- [MATERIAL]:
===

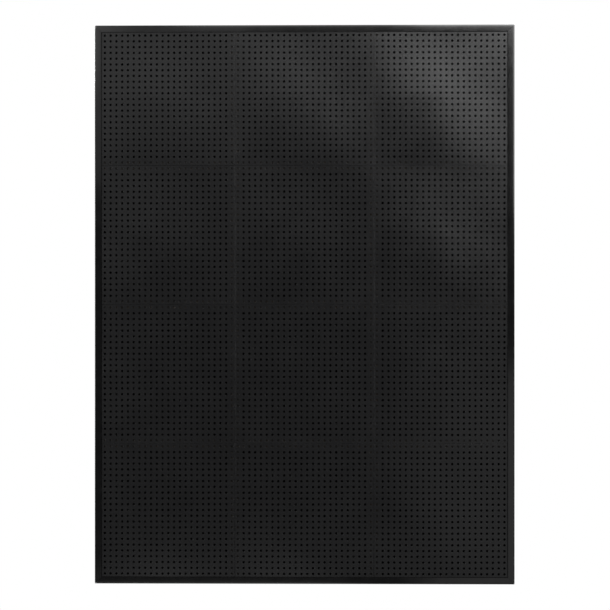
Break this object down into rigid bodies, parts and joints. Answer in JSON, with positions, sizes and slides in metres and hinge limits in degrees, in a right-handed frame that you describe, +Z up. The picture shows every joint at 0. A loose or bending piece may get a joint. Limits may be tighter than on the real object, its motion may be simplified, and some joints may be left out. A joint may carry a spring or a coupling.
{
  "type": "pegboard",
  "caption": "Framed black pegboard for a workshop wall: square perforated tiles in a mitred frame, with battens behind and two swinging D-ring hangers.",
  "frame": {"origin": "middle of the board on the wall plane, which is the plane of the bumpers' back faces", "axes": "+X to the board's right as seen from the front, +Y towards the wall, +Z up; the face looks to -Y"},
  "size_m": [0.9208, 0.024, 1.226],
  "materials": {
    "tile": "black satin paint on hardboard, finely pebbled",
    "frame": "black satin coating",
    "batten": "matt black stain",
    "zinc_steel": "bright zinc plate",
    "black_steel": "black oxide",
    "rubber": "matt"
  },
  "bodies": {
    "board": {"tile_row_1_column_1": "tile", "tile_row_1_column_2": "tile", "tile_row_1_column_3": "tile", "tile_row_2_column_1": "tile", "tile_row_2_column_2": "tile", "tile_row_2_column_3": "tile", "tile_row_3_column_1": "tile", "tile_row_3_column_2": "tile", "tile_row_3_column_3": "tile", "tile_row_4_column_1": "tile", "tile_row_4_column_2": "tile", "tile_row_4_column_3": "tile", "frame_rail_left": "frame", "frame_rail_top": "frame", "frame_rail_right": "frame", "frame_rail_bottom": "frame", "corner_key_bottom_left": "zinc_steel", "grub_screw_bottom_left_1": "black_steel", "grub_screw_bottom_left_2": "black_steel", "corner_key_top_left": "zinc_steel", "grub_screw_top_left_1": "black_steel", "grub_screw_top_left_2": "black_steel", "corner_key_top_right": "zinc_steel", "grub_screw_top_right_1": "black_steel", "grub_screw_top_right_2": "black_steel", "corner_key_bottom_right": "zinc_steel", "grub_screw_bottom_right_1": "black_steel", "grub_screw_bottom_right_2": "black_steel", "upright_batten_1": "batten", "upright_batten_2": "batten", "cross_batten_1": "batten", "cross_batten_2": "batten", "cross_batten_3": "batten", "frame_screw_left_1": "black_steel", "frame_screw_left_2": "black_steel", "frame_screw_left_3": "black_steel", "frame_screw_top_1": "black_steel", "frame_screw_top_2": "black_steel", "frame_screw_right_1": "black_steel", "frame_screw_right_2": "black_steel", "frame_screw_right_3": "black_steel", "frame_screw_bottom_1": "black_steel", "frame_screw_bottom_2": "black_steel", "hanger_strap_left": "zinc_steel", "hanger_screw_left_1": "zinc_steel", "hanger_screw_left_2": "zinc_steel", "hanger_strap_right": "zinc_steel", "hanger_screw_right_1": "zinc_steel", "hanger_screw_right_2": "zinc_steel", "wall_bumper_bottom_left": "rubber", "wall_bumper_top_left": "rubber", "wall_bumper_top_right": "rubber", "wall_bumper_bottom_right": "rubber"},
    "ring_left": {"hanger_ring_left": "zinc_steel"},
    "ring_right": {"hanger_ring_right": "zinc_steel"}
  },
  "joints": [
    {"name": "ring_left_swing", "type": "hinge", "parent": "board", "child": "ring_left", "pos_m": [-0.1526, -0.0033, 0.483], "axis": [1, 0, 0], "range_deg": [0, 180]},
    {"name": "ring_right_swing", "type": "hinge", "parent": "board", "child": "ring_right", "pos_m": [0.1526, -0.0033, 0.483], "axis": [1, 0, 0], "range_deg": [0, 180]}
  ]
}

===

- [WHAT IS NEEDED]:
Repeat the data exactly. Leave nothing out.

- [WRITTEN RESPONSE]:
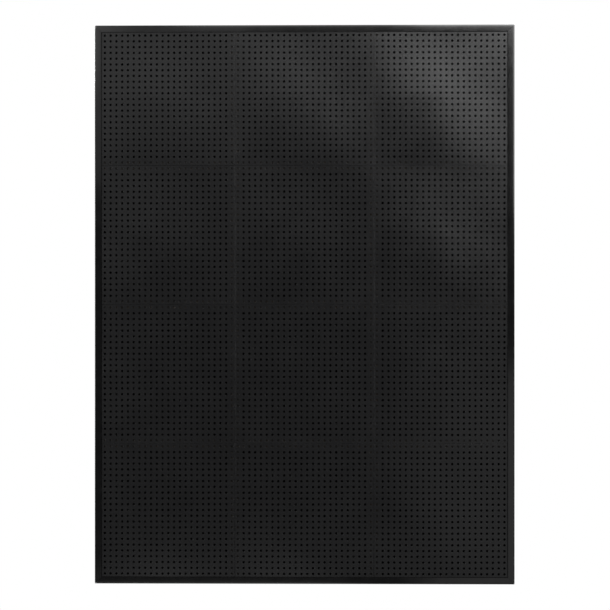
Break this object down into rigid bodies, parts and joints. Answer in JSON, with positions, sizes and slides in metres and hinge limits in degrees, in a right-handed frame that you describe, +Z up. The picture shows every joint at 0. A loose or bending piece may get a joint. Limits may be tighter than on the real object, its motion may be simplified, and some joints may be left out. A joint may carry a spring or a coupling.
{
  "type": "pegboard",
  "caption": "Framed black pegboard for a workshop wall: square perforated tiles in a mitred frame, with battens behind and two swinging D-ring hangers.",
  "frame": {"origin": "middle of the board on the wall plane, which is the plane of the bumpers' back faces", "axes": "+X to the board's right as seen from the front, +Y towards the wall, +Z up; the face looks to -Y"},
  "size_m": [0.9208, 0.024, 1.226],
  "materials": {
    "tile": "black satin paint on hardboard, finely pebbled",
    "frame": "black satin coating",
    "batten": "matt black stain",
    "zinc_steel": "bright zinc plate",
    "black_steel": "black oxide",
    "rubber": "matt"
  },
  "bodies": {
    "board": {"tile_row_1_column_1": "tile", "tile_row_1_column_2": "tile", "tile_row_1_column_3": "tile", "tile_row_2_column_1": "tile", "tile_row_2_column_2": "tile", "tile_row_2_column_3": "tile", "tile_row_3_column_1": "tile", "tile_row_3_column_2": "tile", "tile_row_3_column_3": "tile", "tile_row_4_column_1": "tile", "tile_row_4_column_2": "tile", "tile_row_4_column_3": "tile", "frame_rail_left": "frame", "frame_rail_top": "frame", "frame_rail_right": "frame", "frame_rail_bottom": "frame", "corner_key_bottom_left": "zinc_steel", "grub_screw_bottom_left_1": "black_steel", "grub_screw_bottom_left_2": "black_steel", "corner_key_top_left": "zinc_steel", "grub_screw_top_left_1": "black_steel", "grub_screw_top_left_2": "black_steel", "corner_key_top_right": "zinc_steel", "grub_screw_top_right_1": "black_steel", "grub_screw_top_right_2": "black_steel", "corner_key_bottom_right": "zinc_steel", "grub_screw_bottom_right_1": "black_steel", "grub_screw_bottom_right_2": "black_steel", "upright_batten_1": "batten", "upright_batten_2": "batten", "cross_batten_1": "batten", "cross_batten_2": "batten", "cross_batten_3": "batten", "frame_screw_left_1": "black_steel", "frame_screw_left_2": "black_steel", "frame_screw_left_3": "black_steel", "frame_screw_top_1": "black_steel", "frame_screw_top_2": "black_steel", "frame_screw_right_1": "black_steel", "frame_screw_right_2": "black_steel", "frame_screw_right_3": "black_steel", "frame_screw_bottom_1": "black_steel", "frame_screw_bottom_2": "black_steel", "hanger_strap_left": "zinc_steel", "hanger_screw_left_1": "zinc_steel", "hanger_screw_left_2": "zinc_steel", "hanger_strap_right": "zinc_steel", "hanger_screw_right_1": "zinc_steel", "hanger_screw_right_2": "zinc_steel", "wall_bumper_bottom_left": "rubber", "wall_bumper_top_left": "rubber", "wall_bumper_top_right": "rubber", "wall_bumper_bottom_right": "rubber"},
    "ring_left": {"hanger_ring_left": "zinc_steel"},
    "ring_right": {"hanger_ring_right": "zinc_steel"}
  },
  "joints": [
    {"name": "ring_left_swing", "type": "hinge", "parent": "board", "child": "ring_left", "pos_m": [-0.1526, -0.0033, 0.483], "axis": [1, 0, 0], "range_deg": [0, 180]},
    {"name": "ring_right_swing", "type": "hinge", "parent": "board", "child": "ring_right", "pos_m": [0.1526, -0.0033, 0.483], "axis": [1, 0, 0], "range_deg": [0, 180]}
  ]
}